Karmaşık bir çevresel ortamdan aniden alınarak izole edilen farelerde beyin değişikliği görüldü. 1 aylık izolasyondan sonra tüm sinir hücreleri ve nöronlarda yüzde 20’ye ulaşan bir küçülme tespit edildi. Bu değişiklik 3 aylık izolasyondan sonra daha net biçimde izlendi ve kaydedildi.

Mesajı almak: Yeşil olarak görünen sinir hücreleri “dentritik uzantı” tabir edilen ve küçük mesajları alıp iletmekten sorumlu birleşke alanlarıdır. Yeni çalışmada, 1 aylık izolasyondan sonra bu uzantıların fazlalaştığı belirlendi. Ancak izolasyon devam ettikçe bu artış ortadan kayboldu.

Araştırmada, sürpriz bir şekilde, farelerin nöral bağlantıyı sağlayan beyin bölgelerindeki “dentritik uzantı”ların yoğunluğunda artış gözlemlendi. Bu adeta “kendini koruma” hareketi, ilk başta olumlu bir değişiklik işareti olarak değerlendirilebilirdi.

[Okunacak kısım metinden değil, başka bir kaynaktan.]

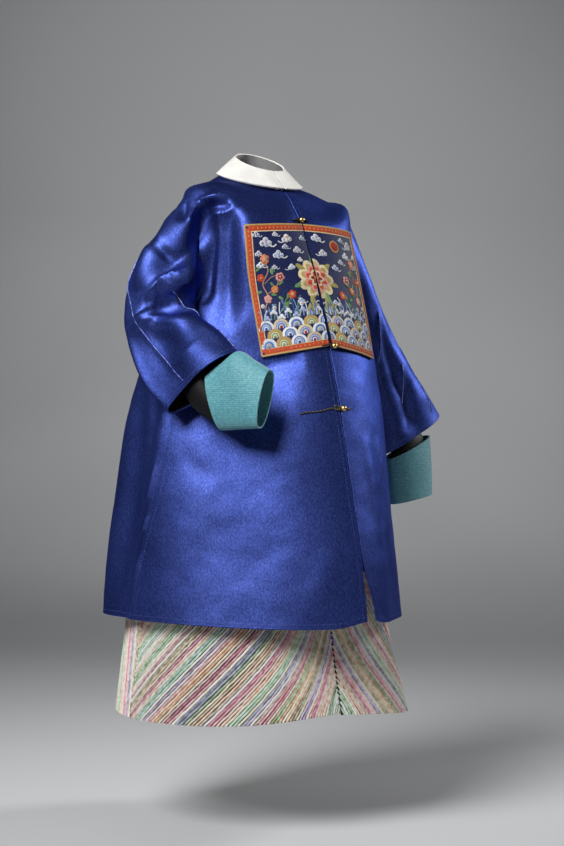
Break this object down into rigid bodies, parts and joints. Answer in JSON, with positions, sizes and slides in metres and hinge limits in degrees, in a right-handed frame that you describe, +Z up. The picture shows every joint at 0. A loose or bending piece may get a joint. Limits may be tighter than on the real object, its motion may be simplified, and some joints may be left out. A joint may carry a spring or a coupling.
{
  "type": "doll-size chinese court dress: surcoat worn over a dragon robe",
  "caption": "Hollow court dress for a quarter-scale figure: blue satin surcoat with badge over a striped-hem robe with horse-hoof cuffs and a stiff collar.",
  "frame": {"origin": "middle of the neck opening, where the dress hangs on the wearer's neck and shoulders", "axes": "+Z up, the front faces -Y, the wearer's left is +X"},
  "size_m": [0.2282, 0.1798, 0.3354],
  "materials": {
    "blue_satin": "silk satin, soft sheen",
    "striped_hem": "couched twisted cords in slanting pastel stripes",
    "black_silk": "plain weave",
    "turquoise_silk": "stiffened plain weave",
    "white_linen": "stiffened, pressed smooth",
    "embroidery": "silk and gilt thread embroidery",
    "gilt_brass": "polished",
    "black_cord": "twisted silk cord"
  },
  "bodies": {
    "root": {"coat_right": "blue_satin", "coat_left": "blue_satin", "coat_sleeve_right": "blue_satin", "coat_sleeve_left": "blue_satin", "robe_right": "striped_hem", "robe_left": "striped_hem", "robe_sleeve_right": "black_silk", "robe_sleeve_left": "black_silk", "cuff_right": "turquoise_silk", "cuff_left": "turquoise_silk", "collar_right": "white_linen", "collar_left": "white_linen", "badge_right": "embroidery", "badge_left": "embroidery", "button_1": "gilt_brass", "button_2": "gilt_brass", "button_3": "gilt_brass", "frog_1_right": "black_cord", "frog_1_left": "black_cord", "frog_2_right": "black_cord", "frog_2_left": "black_cord", "frog_3_right": "black_cord", "frog_3_left": "black_cord"}
  },
  "joints": []
}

Ancak 3 ay sonra bu artış neredeyse temel düzeye doğru hızla geri döndü. Anlaşılan beyin, izolasyon devamlılığı ile yüzleşince kendini koruyamıyordu. Kendini iyileştirmeye çalışıyor ancak başaramıyor ve arkasından çalışmada izlenen değişiklikler gözleniyordu.

Çalışmada başka kaygı verici değişimlere de rastlandı. Bunlar arasında; nöral büyümeyi teşvik eden BDNF proteininde azalma, stres hormonu olarak bilinen kortizol düzeylerinde değişiklik sayılabilir. Toplulukla yaşayan farelerle kıyaslanınca izole edilmişlerde aynı zamanda daha fazla nöronal DNA hasarı belirlendi.

Araştırmacılar bu çalışmada bilgi alımından sorumlu duyusal korteks ve hareket kontrolümüzü sağlayan motor korteksi incelediler. Beynin diğer bölümlerinin benzer değişikliklere uğrayıp uğramadığı henüz bilinmiyor.

Bilinmeyen bir diğer parametre ise bu değişikliklerin fare davranışlarını ne şekilde etkilediği. İnsanlara uzun süreli izolasyonun, depresyon, kaygı bozukluğu ve psikoz gibi sağlık sorunlarına yol açtığı biliniyor. Ayrıca beyin gücü de etkileniyor. İzole edilen bireylerde sorun çözme, hafıza ve yön bulma sorunları sıkça yaşanıyor.

Smeyne ve ekibi araştırmayı sürdürerek, oluşan nöronal firenin davranışlar ve düşünebilme üzerine ne tür etkileri olduğunu izlemeye çalışacak. Ekip ayrıca bu değişimlerin geri dönüşümü olup olmadığını da merak ediyor. Temel soru: Ne zaman geri dönüşsüz aşamaya geçiliyor?